Given entries:
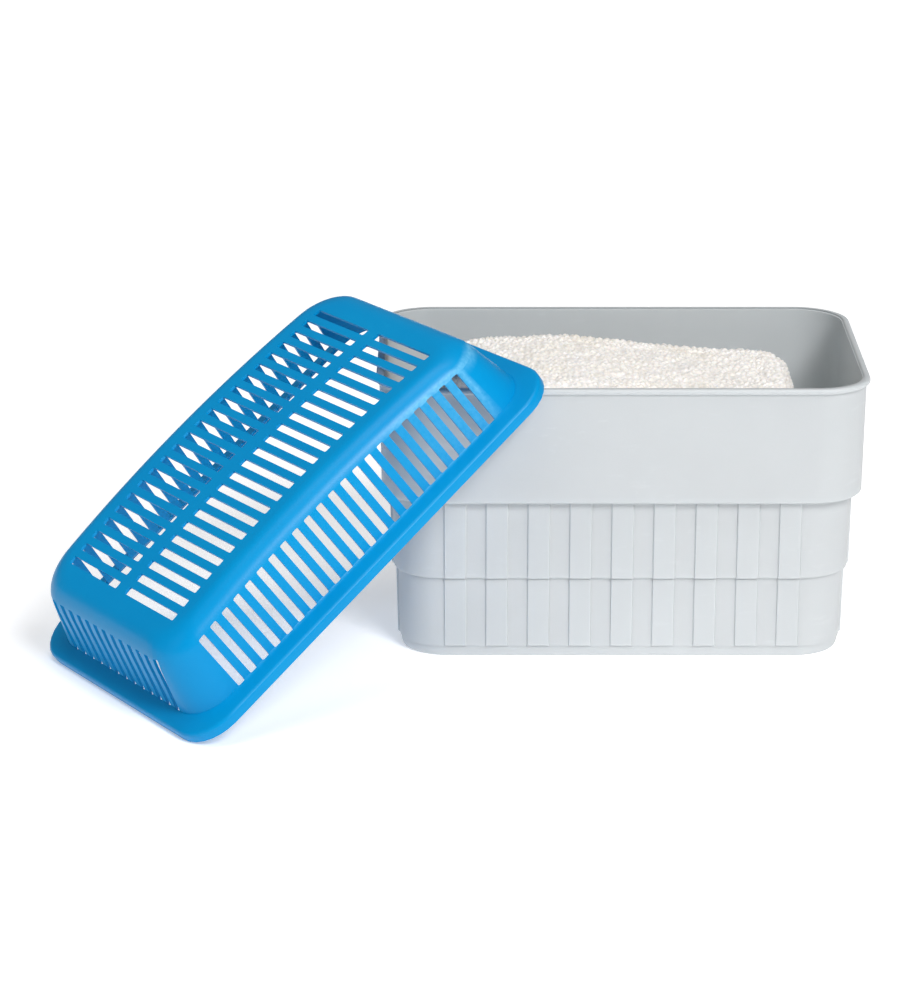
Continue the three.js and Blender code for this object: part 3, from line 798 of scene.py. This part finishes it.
# %% Helpers for the finishes
def colour(red, green, blue):
    """Light values of a colour given as it looks on a screen: ((c + 0.055) / 1.055) to the power 2.4, or
    c over 12.92 where c is small."""
    c = np.array([red, green, blue]) / 255
    linear = np.where(c > 0.04045, ((c + 0.055) / 1.055) ** 2.4, c / 12.92)
    return (*linear.tolist(), 1.0)


def finish(name):
    """A new material with its Principled shader and its Object coordinates."""
    material = bpy.data.materials.new(name)
    material.use_nodes = True
    tree = material.node_tree
    place = tree.nodes.new("ShaderNodeTexCoord").outputs["Object"]
    return material, tree, tree.nodes["Principled BSDF"], place


def placed(tree, shared, place, **settings):
    """Puts a shared group into a material, fed with the place and its own values."""
    made = tree.nodes.new("ShaderNodeGroup")
    made.node_tree = shared
    tree.links.new(place, made.inputs["Vector"])
    for key, number in settings.items():
        made.inputs[key].default_value = number
    return made.outputs[0]


def blend(tree, mask, first, second):
    """A colour between two, chosen by a mask; each may be a plain colour or another node's output."""
    mix = node(tree, "ShaderNodeMix", data_type="RGBA")
    tree.links.new(mask, mix.inputs["Factor"])
    for socket, given in ((mix.inputs[6], first), (mix.inputs[7], second)):
        if isinstance(given, tuple):
            socket.default_value = given
        else:
            tree.links.new(given, socket)
    return mix.outputs[2]


def bumped(tree, shader, height, strength, distance):
    """Feeds a height into the shader's normal through a bump."""
    bump = node(tree, "ShaderNodeBump", Strength=strength, Distance=distance)
    tree.links.new(height, bump.inputs["Height"])
    tree.links.new(bump.outputs["Normal"], shader.inputs["Normal"])


def plastic(name, deep, pale, worn, gloss, dull, scale, scuffing, shine, highlight_paint=None):
    """A moulded plastic: clouded between two colours, scuffed towards a third, with an orange-peel skin. The
    last argument is the colour of a painted highlight, laid where the piece's attribute says."""
    material, tree, shader, place = finish(name)
    clouds = placed(tree, clouds_group, place, Scale=scale)
    scuffs = placed(tree, scuffs_group, place, Amount=scuffing)
    skin = blend(tree, scuffs, blend(tree, clouds, deep, pale), worn)
    if highlight_paint:
        # A painted highlight: the pale colour goes where the piece's attribute says, broken up by fine
        # clouds.
        laid = tree.nodes.new("ShaderNodeAttribute")
        laid.attribute_name = "painted_highlight"
        patchy = node(tree, "ShaderNodeMath", operation="MULTIPLY")
        tree.links.new(laid.outputs["Fac"], patchy.inputs[0])
        tree.links.new(rescale(tree, placed(tree, clouds_group, place, Scale=420.0), 0, 1, 0.35, 0.85),
                       patchy.inputs[1])
        skin = blend(tree, patchy.outputs[0], skin, highlight_paint)
    tree.links.new(skin, shader.inputs["Base Color"])
    rough = node(tree, "ShaderNodeMath", operation="MULTIPLY_ADD")
    tree.links.new(scuffs, rough.inputs[0])
    rough.inputs[1].default_value = 0.35
    tree.links.new(rescale(tree, clouds, 0, 1, gloss, dull), rough.inputs[2])
    tree.links.new(rough.outputs[0], shader.inputs["Roughness"])
    shader.inputs["Specular IOR Level"].default_value = shine
    bumped(tree, shader, placed(tree, skin_group, place, Scale=850.0), 0.25, 0.00012)
    return material, shader


# %% Finish the tub and the basket
grey_plastic, milky_shader = plastic("milky_grey_plastic", colour(194, 198, 200), colour(199, 203, 205),
                          colour(222, 227, 229), 0.42, 0.50, 9.0, 0.2, 0.4)
# The last colour given to the blue plastic is a painted pale highlight.
blue_plastic, _ = plastic("glossy_blue_plastic", colour(0, 140, 202), colour(0, 147, 207),
                          colour(30, 162, 216), 0.28, 0.36, 14.0, 0.3, 0.16, colour(130, 205, 238))
milky_shader.inputs["Subsurface Weight"].default_value = 0.35
milky_shader.inputs["Subsurface Radius"].default_value = (0.9, 1.0, 1.0)
milky_shader.inputs["Subsurface Scale"].default_value = 0.008
whey_tub.data.materials.append(grey_plastic)
blue_basket.data.materials.append(blue_plastic)

# %% Finish the curd
fresh_curd, tree, shader, place = finish("fresh_curd")
cells = node(tree, "ShaderNodeTexVoronoi", Scale=320.0)
tree.links.new(place, cells.inputs["Vector"])
warm = placed(tree, clouds_group, place, Scale=22.0)
spotted = node(tree, "ShaderNodeSeparateColor")
tree.links.new(cells.outputs["Color"], spotted.inputs["Color"])
body = blend(tree, spotted.outputs["Red"], colour(236, 231, 225), colour(247, 243, 239))
tree.links.new(blend(tree, rescale(tree, warm, 0.5, 1.0, 0.0, 0.4), body, colour(235, 226, 210)),
               shader.inputs["Base Color"])
tree.links.new(rescale(tree, spotted.outputs["Green"], 0, 1, 0.38, 0.62), shader.inputs["Roughness"])
shader.inputs["Subsurface Weight"].default_value = 0.25
shader.inputs["Subsurface Radius"].default_value = (1.0, 0.8, 0.6)
shader.inputs["Subsurface Scale"].default_value = 0.004
bumped(tree, shader, cells.outputs["Distance"], 0.35, 0.0006)
curd_loaf.data.materials.append(fresh_curd)
print("finishes:", [m.name for m in (grey_plastic, blue_plastic, fresh_curd)])

# %% [markdown]
# ## Tie the pieces to the frame
# Each new piece hides the plain solid it stands for and moves with that solid's body. The plain solids stay
# in the model for collision.

# %% Ride and replace
for piece, body, stands_for, slot in (
    (whey_tub, "tub", "tub", "tub_plastic"),
    (blue_basket, "basket", "draining_basket", "basket_plastic"),
    (curd_loaf, "tub", "curd_block", "curd"),
):
    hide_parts(stands_for)
    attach(piece, body)
    print(piece.name, "rides on", body)

# %% [markdown]
# ## Floor, light and camera
# A plain pale floor fills the view, and large soft lights make the broad highlights of a packshot: one from
# the front right, so that faces turned to the left go darker, one from above and a weak one from the left.
# A fourth hangs over the far floor, turned away from the mold, so that the background stays even.

# %% The floor
floor_mesh = bpy.data.meshes.new("floor")
FLOOR_HALF = 5.0
corners = [(-FLOOR_HALF, -FLOOR_HALF, 0), (FLOOR_HALF, -FLOOR_HALF, 0),
           (FLOOR_HALF, FLOOR_HALF, 0), (-FLOOR_HALF, FLOOR_HALF, 0)]
floor_mesh.from_pydata(corners, [], [(0, 1, 2, 3)])
studio_floor = bpy.data.objects.new("floor", floor_mesh)
bpy.context.scene.collection.objects.link(studio_floor)
pale, _, pale_shader, _ = finish("pale_floor")
pale_shader.inputs["Base Color"].default_value = colour(245, 245, 246)
pale_shader.inputs["Roughness"].default_value = 0.8
pale_shader.inputs["Emission Color"].default_value = (1, 1, 1, 1)
pale_shader.inputs["Emission Strength"].default_value = 0.38
floor_mesh.materials.append(pale)

# %% The lights
def soft_light(name, place, aim, size, power, spread=180):
    """A square area light at place, turned to face aim. spread is the angle of its beam in degrees."""
    lamp = bpy.data.lights.new(name, "AREA")
    lamp.size = size
    lamp.energy = power
    lamp.spread = math.radians(spread)
    made = bpy.data.objects.new(name, lamp)
    made.location = place
    direction = made.location.__class__(aim) - made.location
    made.rotation_euler = direction.to_track_quat("-Z", "Y").to_euler()
    bpy.context.scene.collection.objects.link(made)


soft_light("key_front_right", (1.7, -3.5, 3.3), (-0.05, 0, 0.08), 1.6, 190)
soft_light("top", (-0.6, -0.9, 4.8), (-0.05, 0, 0), 2.6, 80)
soft_light("fill_left", (-4.4, -2.6, 2.0), (-0.1, 0, 0.08), 2.6, 10)
soft_light("far_floor", (0, 3.4, 1.8), (0, 3.4, 0), 2.6, 45, spread=100)
world = bpy.data.worlds.new("studio")
world.use_nodes = True
world.node_tree.nodes["Background"].inputs["Color"].default_value = (1, 1, 1, 1)
world.node_tree.nodes["Background"].inputs["Strength"].default_value = 0.13
bpy.context.scene.world = world
bpy.context.scene.view_settings.view_transform = "Standard"

# %% The camera
camera_data = bpy.data.cameras.new("camera")
camera_data.lens = 131.82
camera_data.sensor_width = 36
camera = bpy.data.objects.new("camera", camera_data)
camera.location = (-0.0880, -1.9824, 0.7066)
camera.rotation_euler = (math.radians(90 - 17.884), 0, 0)
bpy.context.scene.collection.objects.link(camera)
bpy.context.scene.camera = camera
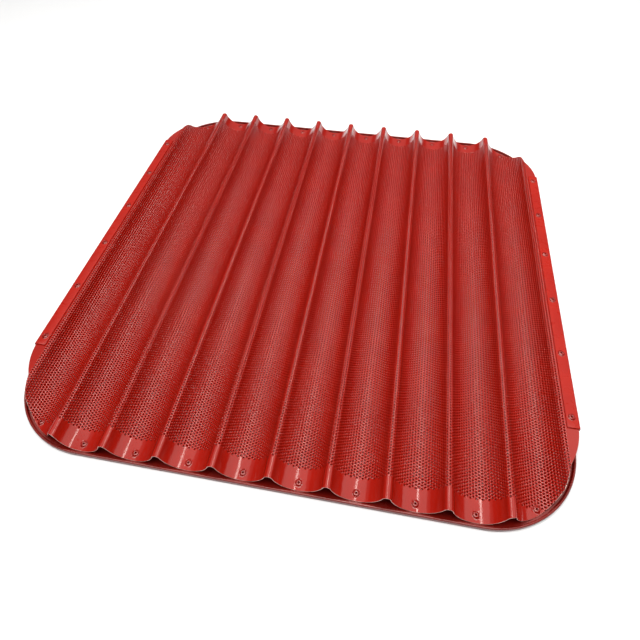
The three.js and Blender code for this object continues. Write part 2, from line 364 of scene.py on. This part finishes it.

Task goal: Report all lines of the data that include the word "finishes".

Solution for this task:
Continue the three.js and Blender code for this object: part 3, from line 798 of scene.py. This part finishes it.
# %% Helpers for the finishes
print("finishes:", [m.name for m in (grey_plastic, blue_plastic, fresh_curd)])
The three.js and Blender code for this object continues. Write part 2, from line 364 of scene.py on. This part finishes it.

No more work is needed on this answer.